Si tratta di mettere dei paletti?
«Esatto, bisogna mettere dei paletti precisi e includere fra i candidati a svolgere il ruolo di partner privati nelle iniziative del Recovery Plan solo le imprese che dimostrano di avere un approccio alla sostenibilità davvero intenzionale, misurabile e addizionale. Se non mettiamo questi paletti il Recovery Plan diventerà un festival dell’opportunismo, senza alcuna capacità di trasformazione e di risposta alle grandi sfide che ci attendono».

Come ottenere questo risultato?
«C’è un dovere di tutti, dalle grandi associazioni ai politici alle università, di fare una battaglia per mettere paletti chiari su quali sono i parametri e su chi può candidarsi a partecipare ai progetti. Non possiamo permetterci l’inclusione a tutti i costi, bisogna fare i buttafuori e non i buttadentro».

Sta pensando anche alle grandi imprese partecipate dallo Stato?
«Certo, ci sono interessi enormi da parte delle partecipate di Stato e la politica deve essere capace di mettere un argine agli interessi che non portano a una sostenibilità intenzionale, misurabile e addizionale».

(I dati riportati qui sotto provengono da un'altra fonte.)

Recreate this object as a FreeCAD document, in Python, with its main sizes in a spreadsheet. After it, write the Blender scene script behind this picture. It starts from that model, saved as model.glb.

Misurare la sostenibilità, però, non è semplice…
«È vero, non ci siamo ancora arrivati e anzi siamo piuttosto lontani. Tutto si sta schiacciando sui criteri Esg, cioè sui parametri ambientali, sociali e di governance utilizzati dalla grande finanza, che però hanno tre gravi punti deboli. Il primo è che si tende a fissare dei parametri standard, sacrificando gli aspetti trasformativi specifici. Il secondo, che i criteri Esg hanno una tendenza centrifuga molto marcata, cioè tendono a indicare degli obiettivi planetari, perdendo di vista gli aspetti locali e l’impatto sui territori».

E il terzo?
«Nella storia della sostenibilità ci sono solo politiche verdi e quasi niente sul sociale. Il rischio più grande che vedo nel Recovery Plan è che ci sia un fortissimo sbilanciamento sugli obiettivi ambientali, con un potenziale di aumento delle diseguaglianza e di lacerazione interna alla società molto elevato, se non si starà attenti. Per scongiurarlo bisogna organizzare una seria agenda di contrasto alle diseguaglianze, altrimenti finiremo per creare nuove polarizzazioni, com’è avvenuto con la Carbon Tax in Francia».